■ RECORDS PROVIDED:
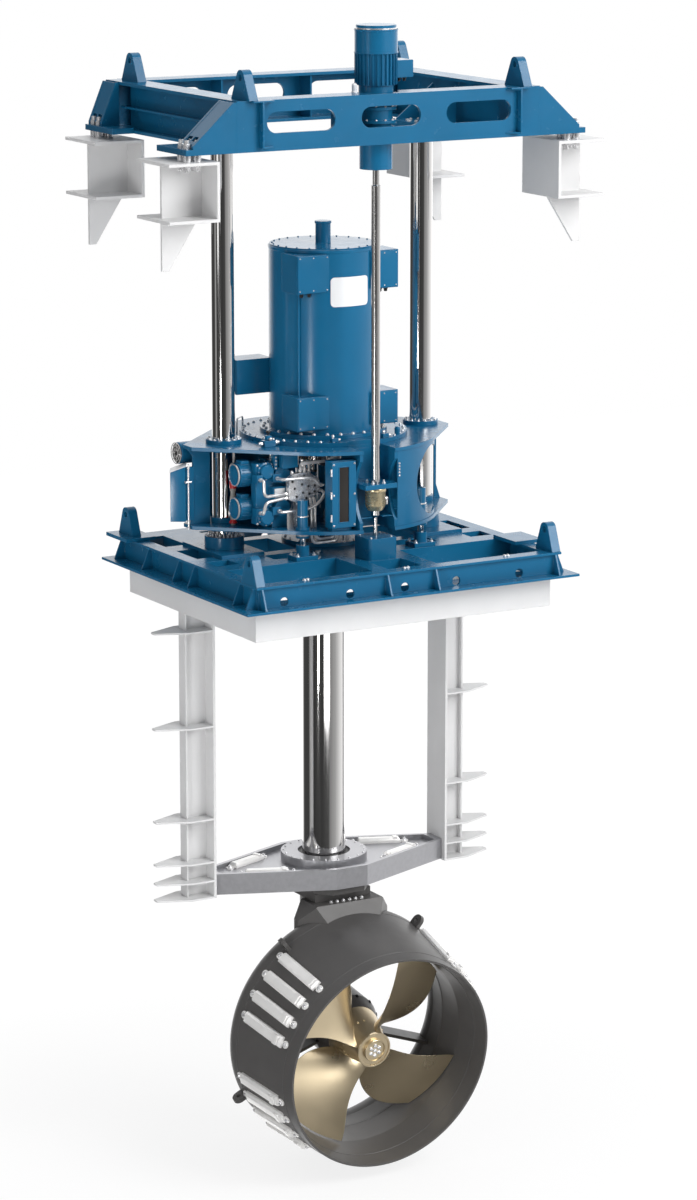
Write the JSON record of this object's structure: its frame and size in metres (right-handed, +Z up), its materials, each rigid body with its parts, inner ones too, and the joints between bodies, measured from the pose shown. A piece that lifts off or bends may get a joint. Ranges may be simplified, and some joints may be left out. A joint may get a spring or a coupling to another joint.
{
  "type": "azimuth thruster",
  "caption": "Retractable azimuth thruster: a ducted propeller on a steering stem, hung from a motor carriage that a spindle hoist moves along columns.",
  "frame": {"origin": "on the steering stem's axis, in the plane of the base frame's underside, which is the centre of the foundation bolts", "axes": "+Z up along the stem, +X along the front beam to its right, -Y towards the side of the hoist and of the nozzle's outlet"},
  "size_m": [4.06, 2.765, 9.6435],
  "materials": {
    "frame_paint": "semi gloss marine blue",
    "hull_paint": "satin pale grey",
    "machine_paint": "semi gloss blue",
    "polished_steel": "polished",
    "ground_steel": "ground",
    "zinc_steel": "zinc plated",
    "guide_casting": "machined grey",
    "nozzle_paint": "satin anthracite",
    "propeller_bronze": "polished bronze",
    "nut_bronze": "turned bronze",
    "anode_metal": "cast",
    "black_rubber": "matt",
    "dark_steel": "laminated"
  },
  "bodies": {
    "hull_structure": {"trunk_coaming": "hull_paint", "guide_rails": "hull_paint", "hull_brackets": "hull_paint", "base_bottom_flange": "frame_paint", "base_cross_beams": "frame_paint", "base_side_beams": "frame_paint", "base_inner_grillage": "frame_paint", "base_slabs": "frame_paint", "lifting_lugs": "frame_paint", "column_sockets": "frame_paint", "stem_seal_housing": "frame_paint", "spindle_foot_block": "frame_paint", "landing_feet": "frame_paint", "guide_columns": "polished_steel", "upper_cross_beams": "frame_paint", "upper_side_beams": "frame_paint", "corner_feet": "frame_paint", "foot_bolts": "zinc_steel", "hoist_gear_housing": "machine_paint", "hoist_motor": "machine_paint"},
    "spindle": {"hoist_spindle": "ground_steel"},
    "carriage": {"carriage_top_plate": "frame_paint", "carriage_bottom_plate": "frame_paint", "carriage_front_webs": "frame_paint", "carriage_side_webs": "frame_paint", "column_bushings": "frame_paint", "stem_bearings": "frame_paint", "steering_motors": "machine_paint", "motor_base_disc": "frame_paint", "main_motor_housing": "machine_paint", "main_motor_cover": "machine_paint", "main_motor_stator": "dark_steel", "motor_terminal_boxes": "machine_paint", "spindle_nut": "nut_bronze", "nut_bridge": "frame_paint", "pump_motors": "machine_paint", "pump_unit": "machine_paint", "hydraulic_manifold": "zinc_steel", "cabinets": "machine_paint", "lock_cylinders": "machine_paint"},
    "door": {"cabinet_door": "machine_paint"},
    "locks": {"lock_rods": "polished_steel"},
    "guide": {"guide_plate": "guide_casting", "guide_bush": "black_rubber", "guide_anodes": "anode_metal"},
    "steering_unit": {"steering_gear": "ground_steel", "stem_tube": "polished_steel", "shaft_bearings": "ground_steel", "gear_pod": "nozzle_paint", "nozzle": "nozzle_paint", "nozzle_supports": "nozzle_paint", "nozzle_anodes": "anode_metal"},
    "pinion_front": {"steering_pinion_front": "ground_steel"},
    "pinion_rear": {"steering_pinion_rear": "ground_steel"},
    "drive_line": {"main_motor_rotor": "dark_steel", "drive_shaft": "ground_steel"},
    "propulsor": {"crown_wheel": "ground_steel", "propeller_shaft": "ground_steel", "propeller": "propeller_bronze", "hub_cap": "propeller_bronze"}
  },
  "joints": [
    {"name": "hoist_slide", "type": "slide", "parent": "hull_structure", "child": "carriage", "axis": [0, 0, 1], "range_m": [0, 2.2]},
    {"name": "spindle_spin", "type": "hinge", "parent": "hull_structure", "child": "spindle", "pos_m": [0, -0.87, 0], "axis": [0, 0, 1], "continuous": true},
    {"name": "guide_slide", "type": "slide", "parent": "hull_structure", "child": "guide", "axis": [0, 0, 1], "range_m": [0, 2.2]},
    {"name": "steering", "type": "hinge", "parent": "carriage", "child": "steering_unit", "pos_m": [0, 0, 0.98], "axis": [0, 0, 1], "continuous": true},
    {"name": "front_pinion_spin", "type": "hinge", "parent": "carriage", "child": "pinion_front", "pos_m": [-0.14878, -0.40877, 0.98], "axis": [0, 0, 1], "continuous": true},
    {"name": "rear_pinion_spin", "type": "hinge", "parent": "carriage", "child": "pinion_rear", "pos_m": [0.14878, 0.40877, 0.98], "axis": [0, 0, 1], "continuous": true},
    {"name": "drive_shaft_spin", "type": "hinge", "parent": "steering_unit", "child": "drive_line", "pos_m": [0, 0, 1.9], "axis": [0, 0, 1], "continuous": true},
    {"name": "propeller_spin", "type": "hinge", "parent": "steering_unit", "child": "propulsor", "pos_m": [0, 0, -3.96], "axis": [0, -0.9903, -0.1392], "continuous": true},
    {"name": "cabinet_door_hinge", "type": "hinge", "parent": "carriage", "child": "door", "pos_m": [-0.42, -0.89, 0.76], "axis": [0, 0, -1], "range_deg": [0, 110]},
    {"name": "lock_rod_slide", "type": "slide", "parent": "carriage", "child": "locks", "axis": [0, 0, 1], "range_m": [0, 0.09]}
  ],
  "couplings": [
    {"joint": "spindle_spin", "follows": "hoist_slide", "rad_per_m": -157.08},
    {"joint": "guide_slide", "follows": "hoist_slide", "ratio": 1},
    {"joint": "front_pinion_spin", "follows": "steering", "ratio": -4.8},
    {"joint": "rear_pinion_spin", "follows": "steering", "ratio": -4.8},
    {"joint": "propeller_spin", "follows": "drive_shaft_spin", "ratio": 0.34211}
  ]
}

...

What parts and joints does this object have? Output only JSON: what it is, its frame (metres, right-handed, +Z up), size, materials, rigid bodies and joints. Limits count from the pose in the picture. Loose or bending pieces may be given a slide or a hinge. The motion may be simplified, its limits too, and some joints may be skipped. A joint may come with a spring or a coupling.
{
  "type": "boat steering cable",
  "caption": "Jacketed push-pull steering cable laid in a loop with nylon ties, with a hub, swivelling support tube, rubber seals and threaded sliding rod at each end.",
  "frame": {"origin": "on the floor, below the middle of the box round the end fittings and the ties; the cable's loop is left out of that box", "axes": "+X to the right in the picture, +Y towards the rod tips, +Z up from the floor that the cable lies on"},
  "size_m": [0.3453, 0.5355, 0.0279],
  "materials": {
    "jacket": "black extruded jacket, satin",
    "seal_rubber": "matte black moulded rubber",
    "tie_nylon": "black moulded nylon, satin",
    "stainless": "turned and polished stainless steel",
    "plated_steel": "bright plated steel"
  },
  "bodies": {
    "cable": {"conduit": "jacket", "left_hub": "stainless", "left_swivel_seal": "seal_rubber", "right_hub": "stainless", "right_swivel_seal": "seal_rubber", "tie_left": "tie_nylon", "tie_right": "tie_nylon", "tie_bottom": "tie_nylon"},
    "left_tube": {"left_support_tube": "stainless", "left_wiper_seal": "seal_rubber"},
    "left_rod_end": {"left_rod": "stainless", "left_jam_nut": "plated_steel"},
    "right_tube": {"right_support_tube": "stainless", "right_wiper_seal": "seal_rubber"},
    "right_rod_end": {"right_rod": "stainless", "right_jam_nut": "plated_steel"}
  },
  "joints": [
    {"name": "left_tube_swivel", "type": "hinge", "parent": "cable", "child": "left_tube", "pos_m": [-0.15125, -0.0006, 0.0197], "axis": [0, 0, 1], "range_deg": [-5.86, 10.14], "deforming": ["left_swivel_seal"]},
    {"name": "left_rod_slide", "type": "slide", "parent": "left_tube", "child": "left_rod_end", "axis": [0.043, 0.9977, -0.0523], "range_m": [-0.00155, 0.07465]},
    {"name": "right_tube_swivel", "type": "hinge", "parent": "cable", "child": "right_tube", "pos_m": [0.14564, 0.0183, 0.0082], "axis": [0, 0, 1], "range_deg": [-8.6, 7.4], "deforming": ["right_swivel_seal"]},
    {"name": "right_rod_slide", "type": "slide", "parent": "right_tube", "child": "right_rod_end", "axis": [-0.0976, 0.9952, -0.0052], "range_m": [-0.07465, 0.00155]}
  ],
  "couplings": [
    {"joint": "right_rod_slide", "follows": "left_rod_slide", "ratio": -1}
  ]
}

■ GOAL OF THE EXERCISE:
From the data above, copy each line that has the string "JSON".

■ RESPONSE TO THE TASK:
Write the JSON record of this object's structure: its frame and size in metres (right-handed, +Z up), its materials, each rigid body with its parts, inner ones too, and the joints between bodies, measured from the pose shown. A piece that lifts off or bends may get a joint. Ranges may be simplified, and some joints may be left out. A joint may get a spring or a coupling to another joint.
What parts and joints does this object have? Output only JSON: what it is, its frame (metres, right-handed, +Z up), size, materials, rigid bodies and joints. Limits count from the pose in the picture. Loose or bending pieces may be given a slide or a hinge. The motion may be simplified, its limits too, and some joints may be skipped. A joint may come with a spring or a coupling.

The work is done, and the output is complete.